╭─ Stored data

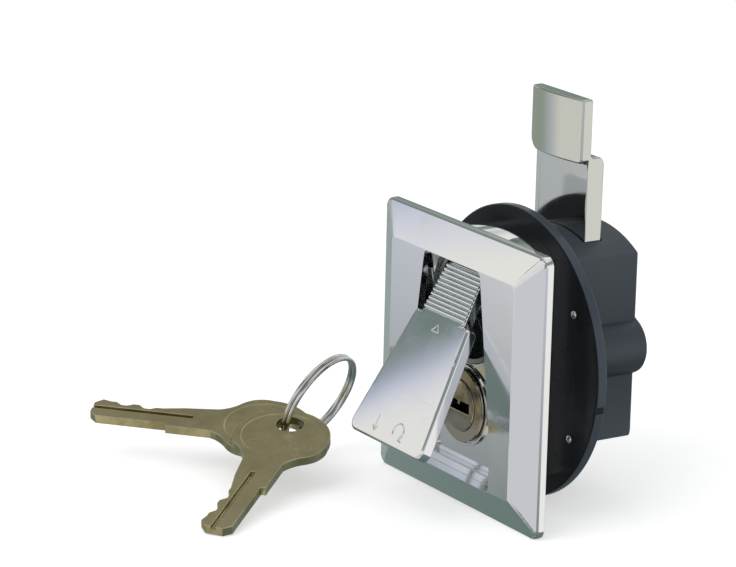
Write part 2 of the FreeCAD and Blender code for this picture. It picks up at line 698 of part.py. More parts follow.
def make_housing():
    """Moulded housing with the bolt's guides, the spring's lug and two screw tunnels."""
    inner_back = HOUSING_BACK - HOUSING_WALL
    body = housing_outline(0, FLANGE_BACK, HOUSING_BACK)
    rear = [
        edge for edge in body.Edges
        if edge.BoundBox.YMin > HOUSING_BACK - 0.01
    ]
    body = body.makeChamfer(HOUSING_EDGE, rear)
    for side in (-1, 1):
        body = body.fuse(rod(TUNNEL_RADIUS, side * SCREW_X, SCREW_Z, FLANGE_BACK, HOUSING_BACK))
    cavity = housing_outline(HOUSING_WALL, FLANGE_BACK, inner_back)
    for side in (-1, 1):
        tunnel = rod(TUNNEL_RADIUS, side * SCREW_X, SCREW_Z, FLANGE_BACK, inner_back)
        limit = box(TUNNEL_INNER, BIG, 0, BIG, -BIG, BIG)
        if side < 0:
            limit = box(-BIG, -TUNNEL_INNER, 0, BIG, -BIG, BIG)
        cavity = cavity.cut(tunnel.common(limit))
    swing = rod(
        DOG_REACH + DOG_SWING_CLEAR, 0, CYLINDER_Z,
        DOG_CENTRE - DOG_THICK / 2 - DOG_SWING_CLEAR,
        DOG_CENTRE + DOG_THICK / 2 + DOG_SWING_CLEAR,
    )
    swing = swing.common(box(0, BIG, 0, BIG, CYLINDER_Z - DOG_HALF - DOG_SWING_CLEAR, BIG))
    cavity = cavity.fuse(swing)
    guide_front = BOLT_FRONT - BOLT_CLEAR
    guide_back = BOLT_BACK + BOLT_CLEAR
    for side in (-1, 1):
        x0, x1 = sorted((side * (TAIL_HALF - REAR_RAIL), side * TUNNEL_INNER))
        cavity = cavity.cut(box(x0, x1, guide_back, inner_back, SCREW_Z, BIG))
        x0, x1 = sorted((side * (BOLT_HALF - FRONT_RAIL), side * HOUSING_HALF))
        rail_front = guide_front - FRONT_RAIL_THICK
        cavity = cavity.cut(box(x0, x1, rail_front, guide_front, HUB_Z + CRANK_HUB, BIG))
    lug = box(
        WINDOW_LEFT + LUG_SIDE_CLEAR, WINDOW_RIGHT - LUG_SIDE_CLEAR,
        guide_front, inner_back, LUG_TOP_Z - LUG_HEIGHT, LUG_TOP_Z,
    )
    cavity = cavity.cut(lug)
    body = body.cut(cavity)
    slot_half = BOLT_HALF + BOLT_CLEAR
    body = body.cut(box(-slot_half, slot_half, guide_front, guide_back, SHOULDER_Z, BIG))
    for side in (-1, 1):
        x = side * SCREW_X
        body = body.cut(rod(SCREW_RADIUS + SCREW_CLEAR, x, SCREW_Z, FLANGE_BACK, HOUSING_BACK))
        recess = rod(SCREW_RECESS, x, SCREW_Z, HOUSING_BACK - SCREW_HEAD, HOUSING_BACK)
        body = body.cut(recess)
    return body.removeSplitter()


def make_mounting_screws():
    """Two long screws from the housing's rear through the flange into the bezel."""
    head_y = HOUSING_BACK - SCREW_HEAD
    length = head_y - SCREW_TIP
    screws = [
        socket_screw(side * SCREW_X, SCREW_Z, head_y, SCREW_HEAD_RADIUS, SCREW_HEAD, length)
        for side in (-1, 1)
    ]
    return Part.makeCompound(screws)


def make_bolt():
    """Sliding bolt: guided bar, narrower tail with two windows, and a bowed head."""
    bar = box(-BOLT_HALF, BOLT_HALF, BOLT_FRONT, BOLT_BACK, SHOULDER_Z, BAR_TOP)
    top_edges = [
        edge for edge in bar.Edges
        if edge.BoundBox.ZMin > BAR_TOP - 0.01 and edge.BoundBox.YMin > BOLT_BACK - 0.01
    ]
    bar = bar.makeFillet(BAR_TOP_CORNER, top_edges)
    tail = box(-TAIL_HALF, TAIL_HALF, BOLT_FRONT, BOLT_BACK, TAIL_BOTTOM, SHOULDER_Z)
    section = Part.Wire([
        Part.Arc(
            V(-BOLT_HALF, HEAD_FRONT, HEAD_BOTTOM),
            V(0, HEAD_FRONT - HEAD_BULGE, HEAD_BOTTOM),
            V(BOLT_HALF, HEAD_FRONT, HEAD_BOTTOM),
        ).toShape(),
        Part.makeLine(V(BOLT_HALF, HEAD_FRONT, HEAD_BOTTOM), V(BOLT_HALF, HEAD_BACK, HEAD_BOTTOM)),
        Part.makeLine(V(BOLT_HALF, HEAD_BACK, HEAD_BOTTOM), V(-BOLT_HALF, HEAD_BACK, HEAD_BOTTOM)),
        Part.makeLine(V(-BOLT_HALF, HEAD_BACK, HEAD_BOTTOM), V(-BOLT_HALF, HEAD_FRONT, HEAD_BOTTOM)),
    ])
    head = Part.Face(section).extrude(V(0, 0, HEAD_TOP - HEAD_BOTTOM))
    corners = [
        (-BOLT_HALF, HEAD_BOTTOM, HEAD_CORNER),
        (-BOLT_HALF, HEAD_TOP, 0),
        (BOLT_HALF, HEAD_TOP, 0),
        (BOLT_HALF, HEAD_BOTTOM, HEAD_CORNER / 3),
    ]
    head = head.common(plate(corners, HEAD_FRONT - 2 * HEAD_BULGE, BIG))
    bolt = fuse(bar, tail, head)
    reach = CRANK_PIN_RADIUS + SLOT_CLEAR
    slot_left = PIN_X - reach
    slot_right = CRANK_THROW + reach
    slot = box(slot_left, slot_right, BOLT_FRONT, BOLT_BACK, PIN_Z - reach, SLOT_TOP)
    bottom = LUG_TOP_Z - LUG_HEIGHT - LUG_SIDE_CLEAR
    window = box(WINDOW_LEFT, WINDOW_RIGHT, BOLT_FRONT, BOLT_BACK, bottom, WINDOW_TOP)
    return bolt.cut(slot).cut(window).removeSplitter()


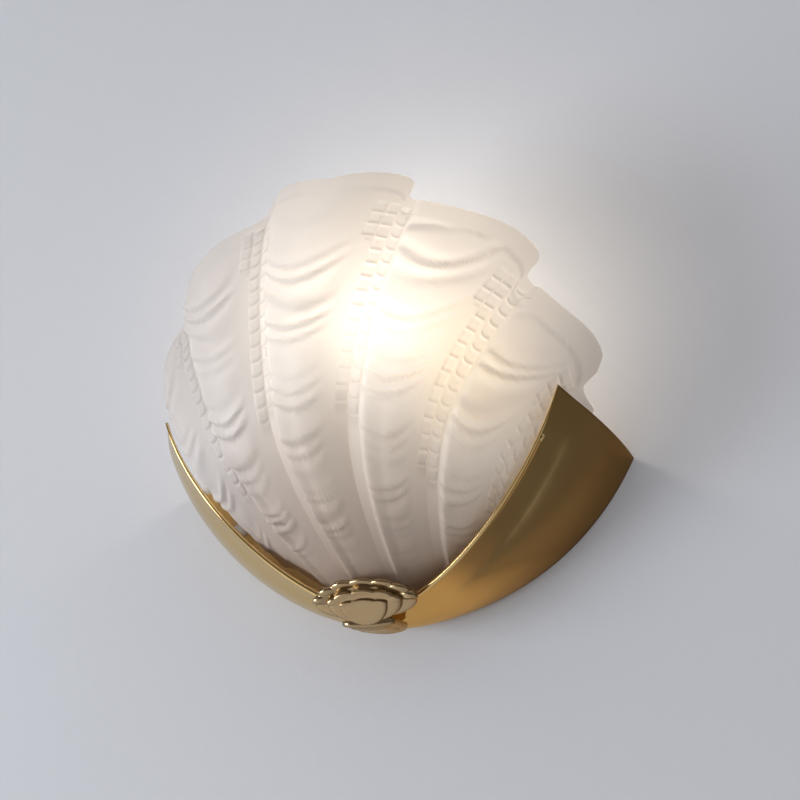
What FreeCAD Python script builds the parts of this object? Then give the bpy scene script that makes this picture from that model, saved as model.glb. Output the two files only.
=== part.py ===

╰─

• [Goal of the exercise]
Every line of the data above should be reproduced word for word.

• [Written solution]
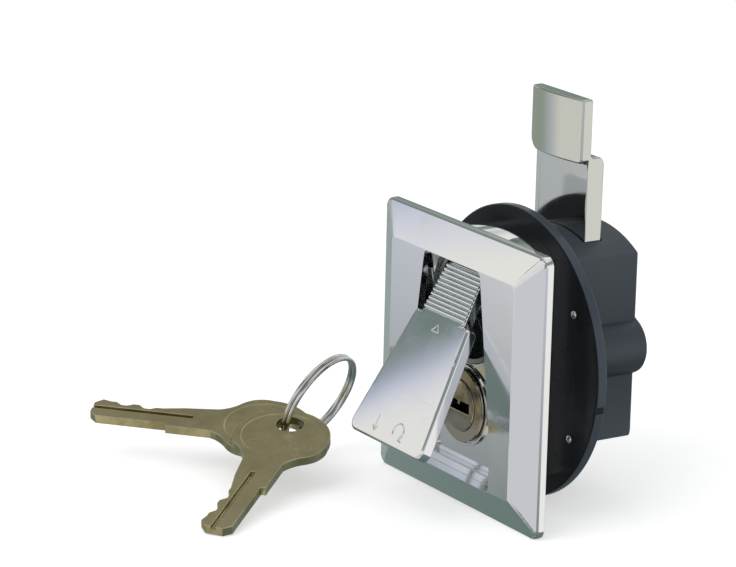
Write part 2 of the FreeCAD and Blender code for this picture. It picks up at line 698 of part.py. More parts follow.
def make_housing():
    """Moulded housing with the bolt's guides, the spring's lug and two screw tunnels."""
    inner_back = HOUSING_BACK - HOUSING_WALL
    body = housing_outline(0, FLANGE_BACK, HOUSING_BACK)
    rear = [
        edge for edge in body.Edges
        if edge.BoundBox.YMin > HOUSING_BACK - 0.01
    ]
    body = body.makeChamfer(HOUSING_EDGE, rear)
    for side in (-1, 1):
        body = body.fuse(rod(TUNNEL_RADIUS, side * SCREW_X, SCREW_Z, FLANGE_BACK, HOUSING_BACK))
    cavity = housing_outline(HOUSING_WALL, FLANGE_BACK, inner_back)
    for side in (-1, 1):
        tunnel = rod(TUNNEL_RADIUS, side * SCREW_X, SCREW_Z, FLANGE_BACK, inner_back)
        limit = box(TUNNEL_INNER, BIG, 0, BIG, -BIG, BIG)
        if side < 0:
            limit = box(-BIG, -TUNNEL_INNER, 0, BIG, -BIG, BIG)
        cavity = cavity.cut(tunnel.common(limit))
    swing = rod(
        DOG_REACH + DOG_SWING_CLEAR, 0, CYLINDER_Z,
        DOG_CENTRE - DOG_THICK / 2 - DOG_SWING_CLEAR,
        DOG_CENTRE + DOG_THICK / 2 + DOG_SWING_CLEAR,
    )
    swing = swing.common(box(0, BIG, 0, BIG, CYLINDER_Z - DOG_HALF - DOG_SWING_CLEAR, BIG))
    cavity = cavity.fuse(swing)
    guide_front = BOLT_FRONT - BOLT_CLEAR
    guide_back = BOLT_BACK + BOLT_CLEAR
    for side in (-1, 1):
        x0, x1 = sorted((side * (TAIL_HALF - REAR_RAIL), side * TUNNEL_INNER))
        cavity = cavity.cut(box(x0, x1, guide_back, inner_back, SCREW_Z, BIG))
        x0, x1 = sorted((side * (BOLT_HALF - FRONT_RAIL), side * HOUSING_HALF))
        rail_front = guide_front - FRONT_RAIL_THICK
        cavity = cavity.cut(box(x0, x1, rail_front, guide_front, HUB_Z + CRANK_HUB, BIG))
    lug = box(
        WINDOW_LEFT + LUG_SIDE_CLEAR, WINDOW_RIGHT - LUG_SIDE_CLEAR,
        guide_front, inner_back, LUG_TOP_Z - LUG_HEIGHT, LUG_TOP_Z,
    )
    cavity = cavity.cut(lug)
    body = body.cut(cavity)
    slot_half = BOLT_HALF + BOLT_CLEAR
    body = body.cut(box(-slot_half, slot_half, guide_front, guide_back, SHOULDER_Z, BIG))
    for side in (-1, 1):
        x = side * SCREW_X
        body = body.cut(rod(SCREW_RADIUS + SCREW_CLEAR, x, SCREW_Z, FLANGE_BACK, HOUSING_BACK))
        recess = rod(SCREW_RECESS, x, SCREW_Z, HOUSING_BACK - SCREW_HEAD, HOUSING_BACK)
        body = body.cut(recess)
    return body.removeSplitter()


def make_mounting_screws():
    """Two long screws from the housing's rear through the flange into the bezel."""
    head_y = HOUSING_BACK - SCREW_HEAD
    length = head_y - SCREW_TIP
    screws = [
        socket_screw(side * SCREW_X, SCREW_Z, head_y, SCREW_HEAD_RADIUS, SCREW_HEAD, length)
        for side in (-1, 1)
    ]
    return Part.makeCompound(screws)


def make_bolt():
    """Sliding bolt: guided bar, narrower tail with two windows, and a bowed head."""
    bar = box(-BOLT_HALF, BOLT_HALF, BOLT_FRONT, BOLT_BACK, SHOULDER_Z, BAR_TOP)
    top_edges = [
        edge for edge in bar.Edges
        if edge.BoundBox.ZMin > BAR_TOP - 0.01 and edge.BoundBox.YMin > BOLT_BACK - 0.01
    ]
    bar = bar.makeFillet(BAR_TOP_CORNER, top_edges)
    tail = box(-TAIL_HALF, TAIL_HALF, BOLT_FRONT, BOLT_BACK, TAIL_BOTTOM, SHOULDER_Z)
    section = Part.Wire([
        Part.Arc(
            V(-BOLT_HALF, HEAD_FRONT, HEAD_BOTTOM),
            V(0, HEAD_FRONT - HEAD_BULGE, HEAD_BOTTOM),
            V(BOLT_HALF, HEAD_FRONT, HEAD_BOTTOM),
        ).toShape(),
        Part.makeLine(V(BOLT_HALF, HEAD_FRONT, HEAD_BOTTOM), V(BOLT_HALF, HEAD_BACK, HEAD_BOTTOM)),
        Part.makeLine(V(BOLT_HALF, HEAD_BACK, HEAD_BOTTOM), V(-BOLT_HALF, HEAD_BACK, HEAD_BOTTOM)),
        Part.makeLine(V(-BOLT_HALF, HEAD_BACK, HEAD_BOTTOM), V(-BOLT_HALF, HEAD_FRONT, HEAD_BOTTOM)),
    ])
    head = Part.Face(section).extrude(V(0, 0, HEAD_TOP - HEAD_BOTTOM))
    corners = [
        (-BOLT_HALF, HEAD_BOTTOM, HEAD_CORNER),
        (-BOLT_HALF, HEAD_TOP, 0),
        (BOLT_HALF, HEAD_TOP, 0),
        (BOLT_HALF, HEAD_BOTTOM, HEAD_CORNER / 3),
    ]
    head = head.common(plate(corners, HEAD_FRONT - 2 * HEAD_BULGE, BIG))
    bolt = fuse(bar, tail, head)
    reach = CRANK_PIN_RADIUS + SLOT_CLEAR
    slot_left = PIN_X - reach
    slot_right = CRANK_THROW + reach
    slot = box(slot_left, slot_right, BOLT_FRONT, BOLT_BACK, PIN_Z - reach, SLOT_TOP)
    bottom = LUG_TOP_Z - LUG_HEIGHT - LUG_SIDE_CLEAR
    window = box(WINDOW_LEFT, WINDOW_RIGHT, BOLT_FRONT, BOLT_BACK, bottom, WINDOW_TOP)
    return bolt.cut(slot).cut(window).removeSplitter()


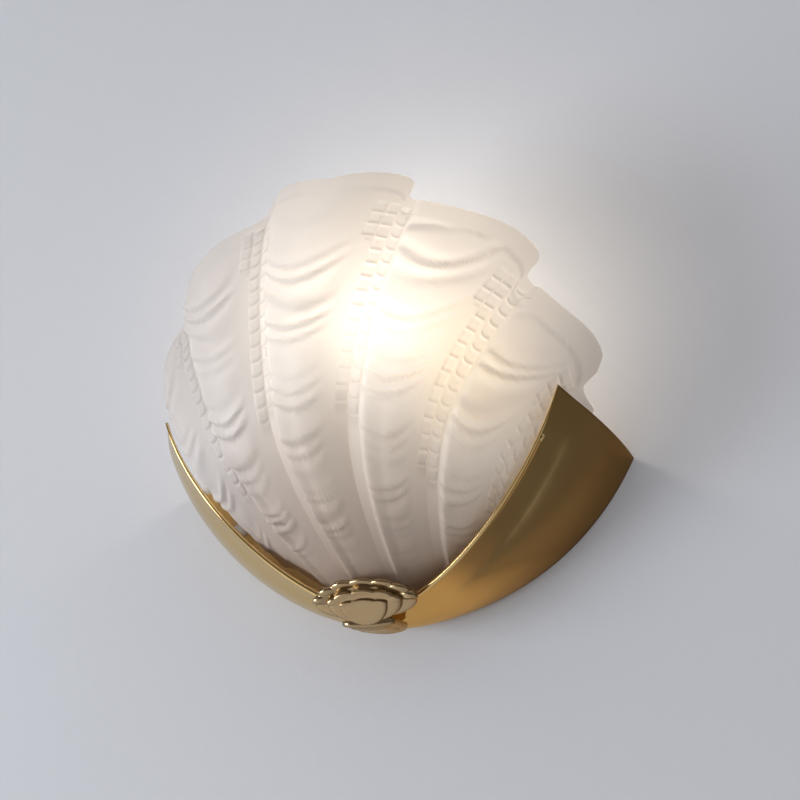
What FreeCAD Python script builds the parts of this object? Then give the bpy scene script that makes this picture from that model, saved as model.glb. Output the two files only.
=== part.py ===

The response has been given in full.